Object data in JSON:
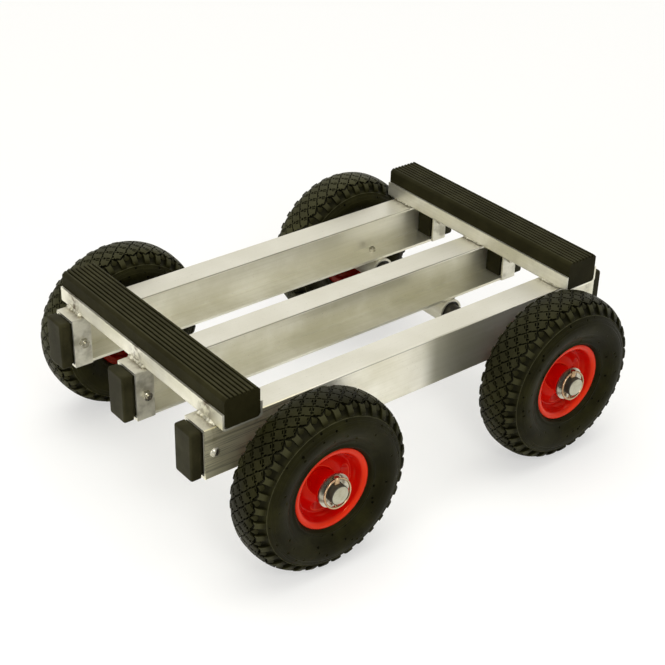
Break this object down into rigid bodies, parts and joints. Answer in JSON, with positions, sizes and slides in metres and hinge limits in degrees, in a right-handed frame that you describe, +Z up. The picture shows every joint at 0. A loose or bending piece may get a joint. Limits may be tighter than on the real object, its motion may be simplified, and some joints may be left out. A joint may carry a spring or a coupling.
{
  "type": "piano dolly",
  "caption": "Low four-wheeled dolly of aluminium channel rails with two rubber-padded crossbars, axles held by lynch pins and pneumatic wheels.",
  "frame": {"origin": "middle of the dolly's outline, on the floor under the tyres", "axes": "+X along the rails towards the rear end, +Y across to the right side, +Z up"},
  "size_m": [0.748, 0.5918, 0.275],
  "materials": {
    "aluminium": "mill finish, lightly brushed",
    "weld": "rough weld bead",
    "pad_rubber": "matt",
    "tyre": "matt moulded rubber",
    "tube_rubber": "matt",
    "red_paint": "gloss powder coat",
    "zinc_steel": "bright zinc plated",
    "axle_steel": "dark drawn bar with machined ends",
    "black_plastic": "matt"
  },
  "bodies": {
    "frame": {"rail_left": "aluminium", "rail_middle": "aluminium", "rail_right": "aluminium", "crossbar_front": "aluminium", "crossbar_rear": "aluminium", "pad_front": "pad_rubber", "pad_rear": "pad_rubber", "crossbar_welds": "weld", "sleeve_welds": "weld", "buffer_front_left": "pad_rubber", "buffer_front_middle": "pad_rubber", "buffer_front_right": "pad_rubber", "buffer_rear_left": "pad_rubber", "buffer_rear_middle": "pad_rubber", "buffer_rear_right": "pad_rubber", "closing_plates": "aluminium", "buffer_bolts": "zinc_steel", "buffer_nuts": "zinc_steel", "axle_sleeves": "aluminium", "axle_bushes": "black_plastic", "lock_screws": "zinc_steel", "lock_nuts": "zinc_steel", "axle_front": "axle_steel", "axle_rear": "axle_steel", "axle_washers": "zinc_steel", "lynch_pin_front_left": "zinc_steel", "lynch_pin_front_right": "zinc_steel", "lynch_pin_rear_left": "zinc_steel", "lynch_pin_rear_right": "zinc_steel"},
    "wheel_front_left": {"tyre_front_left": "tyre", "inner_tube_front_left": "tube_rubber", "rim_outer_front_left": "red_paint", "rim_inner_front_left": "red_paint", "rim_screws_front_left": "zinc_steel", "hub_front_left": "zinc_steel"},
    "wheel_front_right": {"tyre_front_right": "tyre", "inner_tube_front_right": "tube_rubber", "rim_outer_front_right": "red_paint", "rim_inner_front_right": "red_paint", "rim_screws_front_right": "zinc_steel", "hub_front_right": "zinc_steel"},
    "wheel_rear_left": {"tyre_rear_left": "tyre", "inner_tube_rear_left": "tube_rubber", "rim_outer_rear_left": "red_paint", "rim_inner_rear_left": "red_paint", "rim_screws_rear_left": "zinc_steel", "hub_rear_left": "zinc_steel"},
    "wheel_rear_right": {"tyre_rear_right": "tyre", "inner_tube_rear_right": "tube_rubber", "rim_outer_rear_right": "red_paint", "rim_inner_rear_right": "red_paint", "rim_screws_rear_right": "zinc_steel", "hub_rear_right": "zinc_steel"},
    "ring_front_left_body": {"ring_front_left": "zinc_steel"},
    "ring_front_right_body": {"ring_front_right": "zinc_steel"},
    "ring_rear_left_body": {"ring_rear_left": "zinc_steel"},
    "ring_rear_right_body": {"ring_rear_right": "zinc_steel"}
  },
  "joints": [
    {"name": "wheel_front_left_spin", "type": "hinge", "parent": "frame", "child": "wheel_front_left", "pos_m": [-0.218, -0.2505, 0.13], "axis": [0, 1, 0], "continuous": true},
    {"name": "wheel_front_right_spin", "type": "hinge", "parent": "frame", "child": "wheel_front_right", "pos_m": [-0.218, 0.2505, 0.13], "axis": [0, 1, 0], "continuous": true},
    {"name": "wheel_rear_left_spin", "type": "hinge", "parent": "frame", "child": "wheel_rear_left", "pos_m": [0.218, -0.2505, 0.13], "axis": [0, 1, 0], "continuous": true},
    {"name": "wheel_rear_right_spin", "type": "hinge", "parent": "frame", "child": "wheel_rear_right", "pos_m": [0.218, 0.2505, 0.13], "axis": [0, 1, 0], "continuous": true},
    {"name": "ring_front_left_swing", "type": "hinge", "parent": "frame", "child": "ring_front_left_body", "pos_m": [-0.218, -0.2874, 0.151], "axis": [-1, 0, 0], "range_deg": [0, 160]},
    {"name": "ring_front_right_swing", "type": "hinge", "parent": "frame", "child": "ring_front_right_body", "pos_m": [-0.218, 0.2874, 0.151], "axis": [1, 0, 0], "range_deg": [0, 160]},
    {"name": "ring_rear_left_swing", "type": "hinge", "parent": "frame", "child": "ring_rear_left_body", "pos_m": [0.218, -0.2874, 0.151], "axis": [-1, 0, 0], "range_deg": [0, 160]},
    {"name": "ring_rear_right_swing", "type": "hinge", "parent": "frame", "child": "ring_rear_right_body", "pos_m": [0.218, 0.2874, 0.151], "axis": [1, 0, 0], "range_deg": [0, 160]}
  ]
}
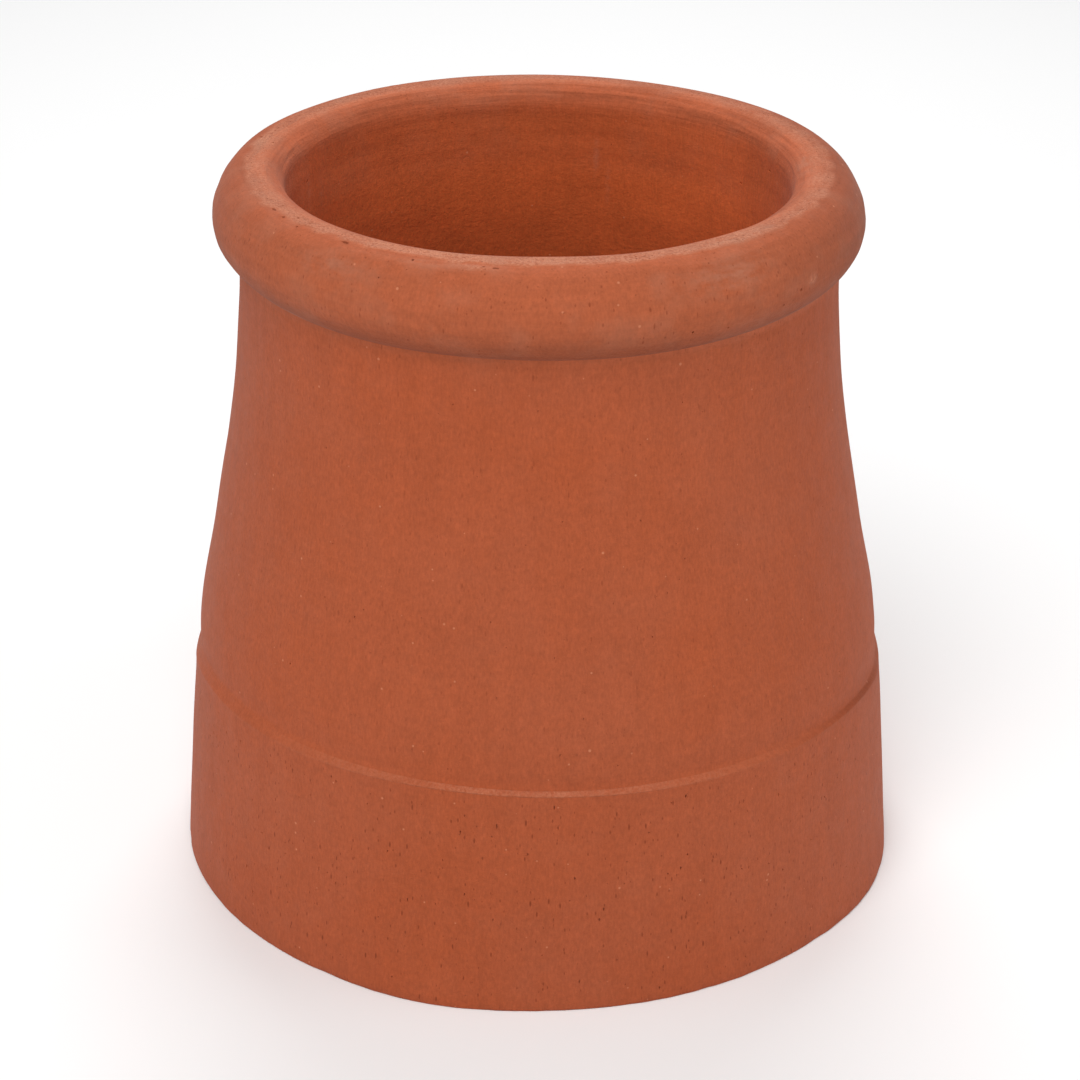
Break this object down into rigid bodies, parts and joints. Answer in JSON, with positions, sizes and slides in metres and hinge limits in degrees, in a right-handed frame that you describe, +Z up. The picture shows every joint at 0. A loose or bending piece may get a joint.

JOB — Write out every entry word for word.

RESULT OF THIS TASK —
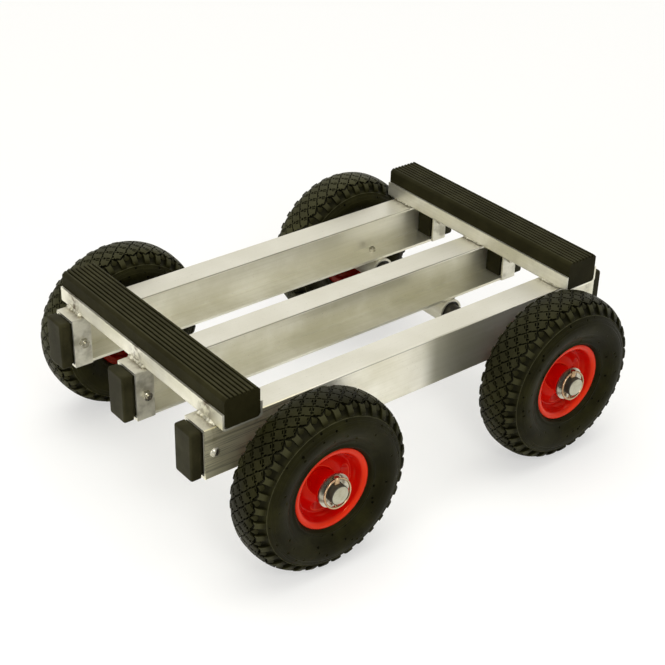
Break this object down into rigid bodies, parts and joints. Answer in JSON, with positions, sizes and slides in metres and hinge limits in degrees, in a right-handed frame that you describe, +Z up. The picture shows every joint at 0. A loose or bending piece may get a joint. Limits may be tighter than on the real object, its motion may be simplified, and some joints may be left out. A joint may carry a spring or a coupling.
{
  "type": "piano dolly",
  "caption": "Low four-wheeled dolly of aluminium channel rails with two rubber-padded crossbars, axles held by lynch pins and pneumatic wheels.",
  "frame": {"origin": "middle of the dolly's outline, on the floor under the tyres", "axes": "+X along the rails towards the rear end, +Y across to the right side, +Z up"},
  "size_m": [0.748, 0.5918, 0.275],
  "materials": {
    "aluminium": "mill finish, lightly brushed",
    "weld": "rough weld bead",
    "pad_rubber": "matt",
    "tyre": "matt moulded rubber",
    "tube_rubber": "matt",
    "red_paint": "gloss powder coat",
    "zinc_steel": "bright zinc plated",
    "axle_steel": "dark drawn bar with machined ends",
    "black_plastic": "matt"
  },
  "bodies": {
    "frame": {"rail_left": "aluminium", "rail_middle": "aluminium", "rail_right": "aluminium", "crossbar_front": "aluminium", "crossbar_rear": "aluminium", "pad_front": "pad_rubber", "pad_rear": "pad_rubber", "crossbar_welds": "weld", "sleeve_welds": "weld", "buffer_front_left": "pad_rubber", "buffer_front_middle": "pad_rubber", "buffer_front_right": "pad_rubber", "buffer_rear_left": "pad_rubber", "buffer_rear_middle": "pad_rubber", "buffer_rear_right": "pad_rubber", "closing_plates": "aluminium", "buffer_bolts": "zinc_steel", "buffer_nuts": "zinc_steel", "axle_sleeves": "aluminium", "axle_bushes": "black_plastic", "lock_screws": "zinc_steel", "lock_nuts": "zinc_steel", "axle_front": "axle_steel", "axle_rear": "axle_steel", "axle_washers": "zinc_steel", "lynch_pin_front_left": "zinc_steel", "lynch_pin_front_right": "zinc_steel", "lynch_pin_rear_left": "zinc_steel", "lynch_pin_rear_right": "zinc_steel"},
    "wheel_front_left": {"tyre_front_left": "tyre", "inner_tube_front_left": "tube_rubber", "rim_outer_front_left": "red_paint", "rim_inner_front_left": "red_paint", "rim_screws_front_left": "zinc_steel", "hub_front_left": "zinc_steel"},
    "wheel_front_right": {"tyre_front_right": "tyre", "inner_tube_front_right": "tube_rubber", "rim_outer_front_right": "red_paint", "rim_inner_front_right": "red_paint", "rim_screws_front_right": "zinc_steel", "hub_front_right": "zinc_steel"},
    "wheel_rear_left": {"tyre_rear_left": "tyre", "inner_tube_rear_left": "tube_rubber", "rim_outer_rear_left": "red_paint", "rim_inner_rear_left": "red_paint", "rim_screws_rear_left": "zinc_steel", "hub_rear_left": "zinc_steel"},
    "wheel_rear_right": {"tyre_rear_right": "tyre", "inner_tube_rear_right": "tube_rubber", "rim_outer_rear_right": "red_paint", "rim_inner_rear_right": "red_paint", "rim_screws_rear_right": "zinc_steel", "hub_rear_right": "zinc_steel"},
    "ring_front_left_body": {"ring_front_left": "zinc_steel"},
    "ring_front_right_body": {"ring_front_right": "zinc_steel"},
    "ring_rear_left_body": {"ring_rear_left": "zinc_steel"},
    "ring_rear_right_body": {"ring_rear_right": "zinc_steel"}
  },
  "joints": [
    {"name": "wheel_front_left_spin", "type": "hinge", "parent": "frame", "child": "wheel_front_left", "pos_m": [-0.218, -0.2505, 0.13], "axis": [0, 1, 0], "continuous": true},
    {"name": "wheel_front_right_spin", "type": "hinge", "parent": "frame", "child": "wheel_front_right", "pos_m": [-0.218, 0.2505, 0.13], "axis": [0, 1, 0], "continuous": true},
    {"name": "wheel_rear_left_spin", "type": "hinge", "parent": "frame", "child": "wheel_rear_left", "pos_m": [0.218, -0.2505, 0.13], "axis": [0, 1, 0], "continuous": true},
    {"name": "wheel_rear_right_spin", "type": "hinge", "parent": "frame", "child": "wheel_rear_right", "pos_m": [0.218, 0.2505, 0.13], "axis": [0, 1, 0], "continuous": true},
    {"name": "ring_front_left_swing", "type": "hinge", "parent": "frame", "child": "ring_front_left_body", "pos_m": [-0.218, -0.2874, 0.151], "axis": [-1, 0, 0], "range_deg": [0, 160]},
    {"name": "ring_front_right_swing", "type": "hinge", "parent": "frame", "child": "ring_front_right_body", "pos_m": [-0.218, 0.2874, 0.151], "axis": [1, 0, 0], "range_deg": [0, 160]},
    {"name": "ring_rear_left_swing", "type": "hinge", "parent": "frame", "child": "ring_rear_left_body", "pos_m": [0.218, -0.2874, 0.151], "axis": [-1, 0, 0], "range_deg": [0, 160]},
    {"name": "ring_rear_right_swing", "type": "hinge", "parent": "frame", "child": "ring_rear_right_body", "pos_m": [0.218, 0.2874, 0.151], "axis": [1, 0, 0], "range_deg": [0, 160]}
  ]
}
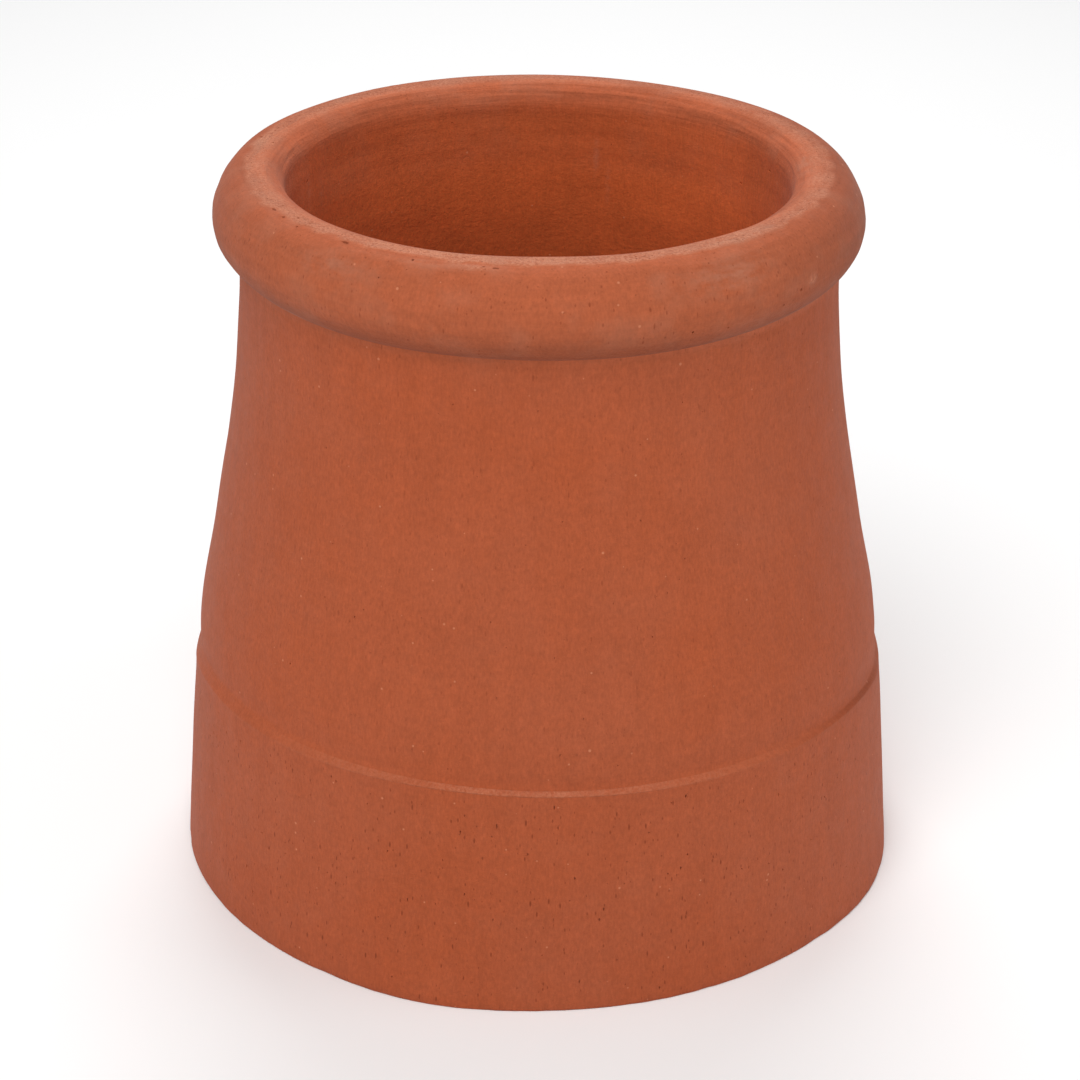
Break this object down into rigid bodies, parts and joints. Answer in JSON, with positions, sizes and slides in metres and hinge limits in degrees, in a right-handed frame that you describe, +Z up. The picture shows every joint at 0. A loose or bending piece may get a joint.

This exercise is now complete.